**Problem to solve**
Consider the listing below. Extract exactly the lines from the line containing "build, check, write" to the line containing "obj.parent = None", both included.

**Data block**
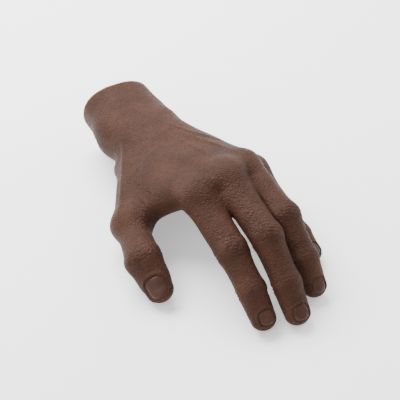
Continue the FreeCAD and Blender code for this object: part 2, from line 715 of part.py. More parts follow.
def hand_volume(name, inset, near_y, far_y, heads):
    parts = []
    sections = []
    for k, (y, x, z, wide, deep) in enumerate(PALM_OVALS):
        y_here = y + far_y if k == 0 else y
        place = palm.multiply(at(x, y_here, z)).multiply(PALM_SECTION)
        sections.append(oval("%s_palm%d" % (name, k), place, wide - inset, deep - inset))
    for k, (y, wide, deep) in enumerate(WRIST_OVALS):
        y_here = y + near_y if k == 2 else y
        place = at(0, y_here, 0).multiply(PALM_SECTION)
        sections.append(oval("%s_wrist%d" % (name, k), place, wide - inset, deep - inset))
    flesh = loft(name + "_loft", sections)
    flesh.Ruled = True
    parts.append(flesh)
    for pad_name, (x, y, z, wide, long, deep) in FLESH.items():
        parts.append(prim("Ellipsoid", "%s_%s" % (name, pad_name), palm.multiply(at(x, y, z)),
                          Radius1=deep - inset, Radius2=wide - inset, Radius3=long - inset))
    for digit, data in FINGERS.items() if heads else ():
        root = palm.multiply(finger_root(data))
        place = root.multiply(at(-HEAD_LENGTH)).multiply(ALONG_X)
        head = prim("Cylinder", "%s_%s_head" % (name, digit), place, Height=HEAD_LENGTH,
                    Radius="Sizes.%s_base_deep + 0.2" % digit)
        tools = bevels("%s_%s_head" % (name, digit), root, 1, PALM_RELIEF[0], BACK_RELIEF[0])
        parts.append(cut("%s_%s_trimmed" % (name, digit), head, tools))
        parts.append(prim("Sphere", "%s_%s_ball" % (name, digit), root,
                          Radius="Sizes.%s_base_ball" % digit))
    return fuse(name, parts)


thumb_root = palm.multiply(THUMB_ROOT)


def thumb_sweep(name):
    tools = []
    for k, angle in enumerate(SWEEP_ANGLES):
        place = thumb_root.multiply(about_y(angle)).multiply(at(SLEEVE_START - 0.5))
        tools.append(prim("Cone", "%s_cone%d" % (name, k), place.multiply(ALONG_X),
                          Radius1="Sizes.thumb_base_wide + 0.6",
                          Radius2="Sizes.thumb_first_wide + 0.6", Height=45.0))
    gap = values["tongue_width"] + 0.6
    tools.append(prim("Cylinder", name + "_slot",
                      thumb_root.multiply(at(0, -gap / 2)).multiply(ALONG_Y),
                      Radius=13.0, Height=gap))
    return tools


slots = []
for digit, data in FINGERS.items():
    root = palm.multiply(finger_root(data))
    slots.append(knuckle_slot("glove_%s_slot" % digit, root, data["half"]))
    slots.append(pin_space("glove_%s_pin_space" % digit, root, data["width"]))
outer = hand_volume("glove_outer", 0.0, 0.0, 0.0, True)
inner = hand_volume("glove_inner", values["skin"], 5.0, values["skin"], False)
glove = carve("palm_glove", outer, [inner, chassis] + slots + thumb_sweep("glove_thumb"))
node(glove, "palm_glove", ORIGIN)

core_volume = hand_volume("padding_volume", values["skin"], 5.0, values["skin"], False)
mouth = ring_along_y("padding_mouth", -values["padding_front"], 60.0, 60.0)
solid_housing = ring_along_y("padding_housing", face, housing_length, "Sizes.housing_radius")
solid_screws = housing_screw_parts("padding_screw", ORIGIN)
solid_cover = body("padding_cover_space")
space_outline = sketch(solid_cover, "space_outline", "XY_Plane", at(0, 0, cover_top))
polygon(space_outline, COVER)
pad(solid_cover, space_outline, "space_pad", values["cover_thick"], "Sizes.cover_thick")
solid_cover.Placement = palm
thumb_pin = pin_space("padding_pin_space", thumb_root, THUMB["width"])
padding = carve("palm_padding", core_volume,
                [mouth, solid_housing, solid_cover, cover_screws, chassis, thumb_pin]
                + solid_screws + thumb_sweep("padding_thumb"))
node(padding, "palm_padding", ORIGIN)

# ---------------------------------------------------------------- build, check, write
doc.recompute()
bad = []
for item in doc.Objects:
    if "Invalid" in item.State or "Error" in item.State:
        bad.append("%s %s" % (item.Name, item.State))
os.makedirs("parts", exist_ok=True)
for item in NODES:
    shape = item.Shape
    if shape.isNull() or not shape.isValid():
        bad.append("shape " + item.Label)
        continue
    print("%-26s solids %d volume %.0f" % (item.Label, len(shape.Solids), shape.Volume))
    shape.exportStep("parts/%s.step" % item.Label)
if bad:
    raise RuntimeError("problems: " + "; ".join(bad))
print("nodes written:", len(NODES))
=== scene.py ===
import json
import math
import bpy
import numpy as np
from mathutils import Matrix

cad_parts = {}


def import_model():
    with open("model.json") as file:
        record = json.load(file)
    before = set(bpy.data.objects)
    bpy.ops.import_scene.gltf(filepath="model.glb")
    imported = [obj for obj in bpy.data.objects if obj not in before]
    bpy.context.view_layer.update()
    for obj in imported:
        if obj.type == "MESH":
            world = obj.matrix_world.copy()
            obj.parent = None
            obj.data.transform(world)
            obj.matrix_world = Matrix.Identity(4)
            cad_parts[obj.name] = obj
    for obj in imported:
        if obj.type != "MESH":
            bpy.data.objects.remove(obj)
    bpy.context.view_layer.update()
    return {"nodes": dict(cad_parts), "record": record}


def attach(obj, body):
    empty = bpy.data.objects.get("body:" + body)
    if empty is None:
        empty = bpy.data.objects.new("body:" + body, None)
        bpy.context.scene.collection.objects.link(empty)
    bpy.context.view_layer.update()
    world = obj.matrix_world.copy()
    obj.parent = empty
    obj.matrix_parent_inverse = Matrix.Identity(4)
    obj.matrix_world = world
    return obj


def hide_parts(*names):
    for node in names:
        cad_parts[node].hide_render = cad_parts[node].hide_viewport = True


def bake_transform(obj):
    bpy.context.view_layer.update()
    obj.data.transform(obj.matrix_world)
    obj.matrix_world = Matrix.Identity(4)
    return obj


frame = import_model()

import openvdb
from mathutils import Vector

MM = 0.001
FLOOR = -28.6          # height of the surface the hand rests on
TABLE_ROWS = 25        # steps in the smoothed table of a limb
STUB_POWER = 2.3       # roundness of the wrist section: 2 is an ellipse
PALM_POWER = 2.5       # the same for the palm

# ---------------------------------------------------------------- frames (mm)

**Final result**
# ---------------------------------------------------------------- build, check, write
doc.recompute()
bad = []
for item in doc.Objects:
    if "Invalid" in item.State or "Error" in item.State:
        bad.append("%s %s" % (item.Name, item.State))
os.makedirs("parts", exist_ok=True)
for item in NODES:
    shape = item.Shape
    if shape.isNull() or not shape.isValid():
        bad.append("shape " + item.Label)
        continue
    print("%-26s solids %d volume %.0f" % (item.Label, len(shape.Solids), shape.Volume))
    shape.exportStep("parts/%s.step" % item.Label)
if bad:
    raise RuntimeError("problems: " + "; ".join(bad))
print("nodes written:", len(NODES))
=== scene.py ===
import json
import math
import bpy
import numpy as np
from mathutils import Matrix

cad_parts = {}


def import_model():
    with open("model.json") as file:
        record = json.load(file)
    before = set(bpy.data.objects)
    bpy.ops.import_scene.gltf(filepath="model.glb")
    imported = [obj for obj in bpy.data.objects if obj not in before]
    bpy.context.view_layer.update()
    for obj in imported:
        if obj.type == "MESH":
            world = obj.matrix_world.copy()
            obj.parent = None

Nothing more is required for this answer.